5 Surprising Behaviors That Are Keeping You Stuck
We live in a world where we always blame the circumstances for why things are not going right. But what if it’s not the circumstances? What if we are our own greatest enemy?
We live in a world where we always blame the circumstances for why things are not going right. But what if it’s not the circumstances? What if we are our own greatest enemy? Biggest challenge? Hardest obstacle?
So often we blame the world for our problems because there is some level of validity there. “I couldn’t get a job because we are in a pandemic,” for example, is not totally wrong, but it isn’t completely correct either. Were you unable to find a job? Yes. Is there a pandemic going on? Yes. Is the pandemic making the job search harder? Yes.
But have other people gotten new jobs that they’ve liked during the pandemic? Also yes.
You see, oftentimes our circumstances may make the situation more difficult, but they are not the reason we don’t accomplish our goals. The reason we don’t accomplish our goals is because we choose, consciously or subconsciously, not to let ourselves. And it is through understanding this key point that we are able to learn to get out of our own way and let ourselves start to accomplish what we have come to believe is un-accomplishable.
So how do we do that? How do we keep ourselves stuck and prevent ourselves from living up to the version of ourselves that we are meant to be?
1. By putting other people’s needs before our own.
Each time you use someone else’s needs as an excuse to not meet your own, you are not only denying how much you believe you are worth, but how much everyone else is able to believe you are worth as well. By acting as a pseudo-martyr, you subconsciously affirm that your time and your goals are not as worthy or important as everyone else’s, giving your brain the excuse to continue to stay stuck.
2. By avoiding making a committed decision.
Or making a decision but continuing to evaluate all the other options. Each second spent continuing to avoid the decision is a second taken away from the action that could actually move you forward. By not picking any direction, you are guaranteeing one thing: that you will stay right where you are, choosing to be stuck.
3. By obsessing and overanalyzing over all of the other options available.
The more options you give yourself, the more the paradox of choice kicks in. And by definition, the more choices available to us, the harder it is for us to make any decision at all. Until we make a true decision, we are really just avoiding action. Any option has the ability to get us there, but by evaluating and reevaluating all of them, all you are doing is wasting time and staying exactly where you are.

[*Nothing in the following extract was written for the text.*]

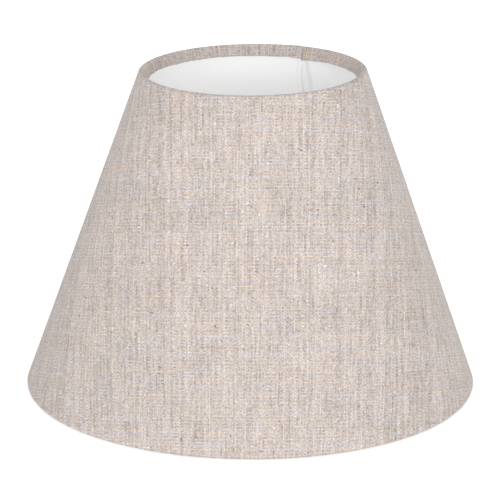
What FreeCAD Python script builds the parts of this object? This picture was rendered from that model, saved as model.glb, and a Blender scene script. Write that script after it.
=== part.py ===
"""A tapered round lamp shade: linen over a white liner, on a wire frame with a fitter at the bottom.

Millimetres, +Z up. The origin is the centre of the bottom rim, on the surface the shade stands on.
The front is -Y and the seam of the wall is at the back, a little to the right.
"""

import math
import os

import FreeCAD
import Part

# Overall sizes, measured over the linen
bottom_diameter = 300.0
top_diameter = 150.0
height = 215.0

# The wall: linen outside, liner inside, bonded together, with one lapped seam
linen = 0.5
liner = 0.35
tape = 0.10
bond_gap = 0.05
lap_width = 10.0
lap_web = 0.5
seam_azimuth = 64.0

# The rolled hems. The lower one is taped down on the liner. The upper one is cut to a smaller
# round than the wall below it, so it can't reach the liner, and hangs free from the ring.
top_hem_drop = 7.4
bottom_hem_depth = 8.2
bottom_hem_wrap = 60.0
hem_tape_inset = 0.4

# The wire frame
ring_wire = 3.0
arm_wire = 3.0
arm_count = 3
first_arm_azimuth = 90.0
arm_foot = 12.0
arm_bend = 6.0
arm_lead = 7.0
weld_gap = 0.02
weld_bite = 0.3
notch_clearance = 0.5

# The fitter ring, which sits on a lamp holder
fitter_hole = 42.0
fitter_thickness = 1.2
arm_seat = 3.5
fitter_height = 30.0
fitter_edge = 0.3

# The loose reducer ring for a narrower lamp holder
reducer_bore = 29.0
reducer_flange = 48.0
reducer_flange_thickness = 1.6
reducer_drop = 1.0
reducer_edge = 0.4
hub_clearance = 0.3
flange_clearance = 1.0

# The arms end beside the reducer's flange, on the outer band of the fitter ring
arm_end = reducer_flange / 2 + flange_clearance
fitter_outer = 2 * (arm_end + arm_seat)

# How deep each layer lies below the linen's outer face, square to the wall
liner_out = linen + bond_gap
liner_in = liner_out + liner
ring_depth = liner_in + bond_gap + ring_wire / 2
rim_width = liner_in + bond_gap + ring_wire + bond_gap + linen
rim_radius = rim_width / 2
tape_out = liner_in + bond_gap
tape_in = tape_out + tape
hem_out = tape_in + bond_gap
hem_in = hem_out + linen

# The two rims are half circles, and the wall runs straight between their centres
low_centre = (bottom_diameter / 2 - rim_radius, rim_radius)
high_centre = (top_diameter / 2 - rim_radius, height - rim_radius)
rise = high_centre[1] - low_centre[1]
taper = low_centre[0] - high_centre[0]
wall_length = math.hypot(rise, taper)
up = (-taper / wall_length, rise / wall_length)
inward = (-up[1], up[0])
hem_run = bottom_hem_depth - rim_radius
hem_bend = rim_width - ring_depth


def at(depth, along):
    """The point of the wall's section at a depth below the linen and a distance up from the low rim."""
    side = depth - rim_radius
    return FreeCAD.Vector(
        low_centre[0] + inward[0] * side + up[0] * along,
        0,
        low_centre[1] + inward[1] * side + up[1] * along,
    )


def line(a, b):
    return Part.LineSegment(a, b).toShape()


def arc(a, through, b):
    return Part.Arc(a, through, b).toShape()


def revolved(edges):
    face = Part.Face(Part.Wire(edges))
    return face.revolve(FreeCAD.Vector(0, 0, 0), FreeCAD.Vector(0, 0, 1), 360)


def band(depth_out, depth_in, low, high):
    """A conical band of the wall between two depths and two distances up from the low rim."""
    corners = [at(depth_out, low), at(depth_out, high), at(depth_in, high), at(depth_in, low)]
    return revolved([line(a, b) for a, b in zip(corners, corners[1:] + corners[:1])])


def turned(shape, azimuth):
    copy = shape.copy()
    copy.rotate(FreeCAD.Vector(0, 0, 0), FreeCAD.Vector(0, 0, 1), azimuth)
    return copy


def strip(layer, side_low, side_high):
    """The stretch of a conical layer between two distances sideways from the seam's centre line."""
    slab = Part.makeBox(
        bottom_diameter,
        side_high - side_low,
        2 * height,
        FreeCAD.Vector(0, side_low, -height / 2),
    )
    return layer.common(turned(slab, seam_azimuth))


def hem_landing(face_depth, wire_radius):
    """How far above the ring's centre a face of the lower hem, on its way up, meets the wall."""
    wrap = math.radians(bottom_hem_wrap)
    free = (ring_depth + wire_radius * math.cos(wrap) - face_depth) / math.sin(wrap)
    return wire_radius * math.sin(wrap) + free * math.cos(wrap)


def bottom_hem_face(face_depth, wire_radius, edge_radius):
    """One face of the lower hem, from the wall under the rim, round the ring and up to the raw edge.

    Returns the edges in order and the last point.
    """
    wrap = math.radians(bottom_hem_wrap)

    def near_ring(angle):
        side = ring_depth + wire_radius * math.cos(angle)
        return at(side, wire_radius * math.sin(angle))

    wall = at(rim_radius - edge_radius, 0)
    under = at(rim_radius, -edge_radius)
    inmost = at(rim_radius + edge_radius, 0)
    leaves = near_ring(wrap)
    lands = at(face_depth, hem_landing(face_depth, wire_radius))
    raw = at(face_depth, hem_run)
    edges = [
        arc(wall, under, inmost),
        arc(inmost, near_ring(wrap / 2), leaves),
        line(leaves, lands),
        line(lands, raw),
    ]
    return edges, raw


def top_hem_face(edge_radius):
    """One face of the upper hem, from the wall over the rim and down, leaning in as the wall leans out.

    Returns the edges in order and the last point.
    """
    centre = at(rim_radius, wall_length)
    square = FreeCAD.Vector(-up[1], 0, -up[0])
    down = FreeCAD.Vector(up[0], 0, -up[1])
    wall = at(rim_radius - edge_radius, wall_length)
    over = centre + FreeCAD.Vector(0, 0, edge_radius)
    leaves = centre + square * edge_radius
    raw = leaves + down * ((leaves.z - height + top_hem_drop) / -down.z)
    return [arc(wall, over, leaves), line(leaves, raw)], raw


def hem_outline(outer, inner):
    """Both faces of a hem, each with its last point, and the raw edge that joins them."""
    return outer[0] + [line(outer[1], inner[1])] + inner[0]


def notch(azimuth):
    """The slot in the lower hem that lets one arm through, up to the hem's raw edge."""
    foot = at(ring_depth, 0)
    width = arm_wire + 2 * notch_clearance
    reach = arm_wire + arm_foot
    floor = foot.z - arm_wire / 2 - bond_gap
    above = at(tape_out - bond_gap / 2, bottom_hem_depth + ring_wire)
    beside = at(tape_out - bond_gap / 2, ring_wire)
    corners = [
        FreeCAD.Vector(foot.x - reach, -width / 2, floor),
        FreeCAD.Vector(foot.x, -width / 2, floor),
        FreeCAD.Vector(foot.x, -width / 2, foot.z),
        FreeCAD.Vector(beside.x, -width / 2, beside.z),
        FreeCAD.Vector(above.x, -width / 2, above.z),
        FreeCAD.Vector(foot.x - reach, -width / 2, above.z),
    ]
    face = Part.Face(Part.makePolygon(corners + corners[:1]))
    return turned(face.extrude(FreeCAD.Vector(0, width, 0)), azimuth)


def arm_azimuths():
    return [first_arm_azimuth + 360.0 * i / arm_count for i in range(arm_count)]


def fabric_cover():
    """The linen: the wall, both rolled hems with their raw edges inside, and the seam's outer lap."""
    outer_side = [line(at(0, 0), at(0, wall_length))]
    inner_side = [line(at(linen, 0), at(linen, wall_length))]
    top = hem_outline(top_hem_face(rim_radius), top_hem_face(rim_radius - linen))
    bottom = hem_outline(
        bottom_hem_face(hem_in, hem_bend, rim_radius),
        bottom_hem_face(hem_out, hem_bend - linen, rim_radius - linen),
    )
    profile = Part.__sortEdges__(outer_side + top + inner_side + bottom)
    lap = strip(band(-linen, linen / 2, 0, wall_length), -lap_width / 2, lap_width / 2)
    cover = revolved(profile).fuse(lap)
    for azimuth in arm_azimuths():
        cover = cover.cut(notch(azimuth))
    return cover.removeSplitter()


def liner_sheet():
    """The white liner, ending level with the rings' centres, with its lapped end inside the seam."""
    low = hem_run + bond_gap
    high = wall_length - low
    lap_out = tape_in + bond_gap
    lap_in = lap_out + liner
    sheet = band(liner_out, liner_in, 0, wall_length)
    lap = strip(band(lap_out, lap_in, low, high), -lap_width / 2, lap_width / 2)
    web = strip(
        band(liner_in - liner / 2, lap_in, low, high),
        lap_width / 2 - lap_web,
        lap_width / 2,
    )
    return sheet.fuse([lap, web]).removeSplitter()


def seam_tape():
    """The adhesive tape between the liner's two lapped ends."""
    low = hem_run + bond_gap
    layer = band(tape_out, tape_in, low, wall_length - low)
    return strip(layer, -lap_width / 2, lap_width / 2 - lap_web - bond_gap)


def hem_tape():
    """The adhesive tape that holds the lower hem down on the liner, near the hem's raw edge."""
    low = hem_landing(hem_out, hem_bend - linen)
    return band(tape_out, tape_in, low, hem_run - hem_tape_inset)


def ring(along, gap=0):
    """A wire ring inside a rim, or the space that keeps a gap from it."""
    centre = at(ring_depth, along)
    section = Part.makeCircle(ring_wire / 2 + gap, centre, FreeCAD.Vector(0, 1, 0))
    return revolved([section])


def rounded_path(points, radius):
    """Straight runs through the points, joined by tangent arcs of one radius."""
    edges = []
    start = points[0]
    for before, corner, after in zip(points, points[1:], points[2:]):
        back = (before - corner).normalize()
        ahead = (after - corner).normalize()
        half = back.getAngle(ahead) / 2
        middle = (back + ahead).normalize()
        setback = radius / math.tan(half)
        centre = corner + middle * (radius / math.sin(half))
        enters = corner + back * setback
        leaves = corner + ahead * setback
        edges.append(line(start, enters))
        edges.append(arc(enters, centre - middle * radius, leaves))
        start = leaves
    edges.append(line(start, points[-1]))
    return Part.Wire(edges)


def fitter_arm(azimuth):
    """One wire arm, from the bottom ring inward and up to the top face of the fitter ring."""
    foot = at(ring_depth, 0)
    seat = fitter_height + fitter_thickness + arm_wire / 2 + weld_gap
    starts = foot.x - ring_wire / 2 + weld_bite
    points = [
        FreeCAD.Vector(starts, 0, foot.z),
        FreeCAD.Vector(foot.x - arm_foot, 0, foot.z),
        FreeCAD.Vector(fitter_outer / 2 + arm_lead, 0, seat),
        FreeCAD.Vector(arm_end, 0, seat),
    ]
    section = Part.makeCircle(arm_wire / 2, points[0], FreeCAD.Vector(1, 0, 0))
    path = rounded_path(points, arm_bend)
    wire = path.makePipeShell([Part.Wire([section])], True, False)
    return turned(wire.cut(ring(0, weld_gap)), azimuth)


def flat_ring(outer, hole, low, high):
    centre = FreeCAD.Vector(0, 0, low)
    disc = Part.makeCylinder(outer / 2, high - low, centre)
    return disc.cut(Part.makeCylinder(hole / 2, high - low, centre))


def circles_of(shape, radius):
    """The shape's round edges of one radius."""
    return [
        edge
        for edge in shape.Edges
        if isinstance(edge.Curve, Part.Circle) and abs(edge.Curve.Radius - radius) < 1e-6
    ]


def fitter_ring():
    """The steel ring that the arms are welded to."""
    disc = flat_ring(fitter_outer, fitter_hole, fitter_height, fitter_height + fitter_thickness)
    edge = min(fitter_edge, fitter_thickness / 3)
    return disc.makeFillet(edge, circles_of(disc, fitter_outer / 2))


def reducer_ring():
    """The plastic ring that rests in the fitter's hole by its flange."""
    seat = fitter_height + fitter_thickness
    foot = fitter_height - reducer_drop
    hub = flat_ring(fitter_hole - 2 * hub_clearance, reducer_bore, foot, seat)
    flange = flat_ring(reducer_flange, reducer_bore, seat, seat + reducer_flange_thickness)
    whole = hub.fuse(flange).removeSplitter()
    edge = min(reducer_edge, reducer_flange_thickness / 3)
    top_rim = [
        e for e in circles_of(whole, reducer_flange / 2) if e.Curve.Center.z > seat + edge
    ]
    return whole.makeFillet(edge, top_rim)


def build():
    nodes = {
        "fabric_cover": fabric_cover(),
        "liner_sheet": liner_sheet(),
        "seam_tape": seam_tape(),
        "hem_tape": hem_tape(),
        "top_ring": ring(wall_length),
        "bottom_ring": ring(0),
        "fitter_ring": fitter_ring(),
        "reducer_ring": reducer_ring(),
    }
    for number, azimuth in enumerate(arm_azimuths(), 1):
        nodes[f"fitter_arm_{number}"] = fitter_arm(azimuth)
    return nodes


os.makedirs("parts", exist_ok=True)
for node, shape in build().items():
    print(
        f"{node:16s} solids {len(shape.Solids)} valid {shape.isValid()} "
        f"volume {shape.Volume:9.2f} z {shape.BoundBox.ZMin:7.3f} {shape.BoundBox.ZMax:7.3f}"
    )
    shape.exportStep(f"parts/{node}.step")
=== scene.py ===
"""A tapered lamp shade: linen bonded to a white liner, rolled over two wire rings, on a wire fitter."""

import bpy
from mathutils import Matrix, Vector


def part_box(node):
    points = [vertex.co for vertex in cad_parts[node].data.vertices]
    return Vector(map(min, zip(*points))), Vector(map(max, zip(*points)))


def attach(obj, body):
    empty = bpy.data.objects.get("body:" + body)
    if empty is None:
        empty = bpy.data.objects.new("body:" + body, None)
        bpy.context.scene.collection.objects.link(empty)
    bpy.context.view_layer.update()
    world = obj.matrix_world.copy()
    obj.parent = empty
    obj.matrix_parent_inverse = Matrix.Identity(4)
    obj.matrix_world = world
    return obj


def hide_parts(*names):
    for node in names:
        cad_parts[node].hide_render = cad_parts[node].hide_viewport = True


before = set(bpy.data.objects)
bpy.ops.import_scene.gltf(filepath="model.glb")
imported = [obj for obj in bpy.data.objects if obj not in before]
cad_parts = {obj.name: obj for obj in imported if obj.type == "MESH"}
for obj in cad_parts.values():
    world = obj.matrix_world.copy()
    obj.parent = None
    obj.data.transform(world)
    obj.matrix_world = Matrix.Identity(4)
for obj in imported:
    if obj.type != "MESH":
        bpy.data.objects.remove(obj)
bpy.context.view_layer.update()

import math

import bmesh
import bpy
from mathutils import Vector, noise

MM = 0.001

# The wall's layers, as the CAD has them
LINEN = 0.5 * MM
LINER = 0.35 * MM
TAPE = 0.1 * MM
BOND = 0.05 * MM

# The rolled hems, and how far from each rim the seam's lap flattens out
TOP_HEM_DROP = 7.4 * MM
BOTTOM_HEM_DEPTH = 8.2 * MM
BOTTOM_HEM_WRAP = math.radians(60)
RIM_REACH = 8 * MM

TURN = math.radians(360)
FRONT = math.radians(270)

# The seam: the end that starts at SEAM lies inside, and the other end laps over it, its raw edge
# folded back. The outer end rises onto the inner one over a ramp.
SEAM = math.radians(64)
LAP = 10 * MM
FOLD_BACK = 4 * MM
FOLD_RAMP = 3 * MM
RAMP_AT_RIM = 2.5 * MM
RAMP_AT_MIDDLE = 9 * MM

# The inner end is cut at a skew, SEAM_SKEW further round from SKEW_DEPTH below the rims
SEAM_SKEW = 4.5 * MM
SKEW_DEPTH = 26 * MM

# On the hems the two ends butt instead. The upper hem's joint lies a little to one side of the
# seam, and its raw edge hangs lower there.
BUTT_GAP = 0.07 * MM
HEM_SEAM_SHIFT = math.radians(2.5)
SEAM_HEM_EXTRA = 1.4 * MM
SEAM_HEM_REACH = 22 * MM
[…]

4. By knowing the ‘how’ but taking the opposite action anyways.
Rather than follow the roadmap that so clearly brings you to the goal you want, you end up taking the other actions anyways. You make excuses in your head why it’s okay that you eat that donut, even though you’ve been trying to lose weight for months, or push off updating the resume and applying to the job for one more day, even though you said that same thing last week. Something inside of you is unaligned, and it needs to be addressed or you will keep cycling through this long pattern of sabotage forever.
5. By saving the most important actions for the last minute.
Rather than pull yourself away from the couch, Netflix, and Instagram now, you tell yourself you’ll get to those needle-moving actions another day and that you have time. But before you know it, the clock is almost up and you haven’t crossed off a fraction of the mission critical activities necessary to actually propel you forward.
All of these things sneakily hold us back, so much so that we don’t even fully recognize them as barriers. But as we gain greater awareness into the ways the barriers work and how the obstacles show up, we also gain the opportunity to take new, more beneficial actions when faced with them.
So, it is in this way that we stop positioning ourselves as the enemy and choose to be our own greatest ally. By simply acknowledging and beginning to recognize these self-sabotaging patterns, we create a new way forward. One that gives us the ability to take the next steps towards freeing ourselves, growing, and fully stepping into our next level identities.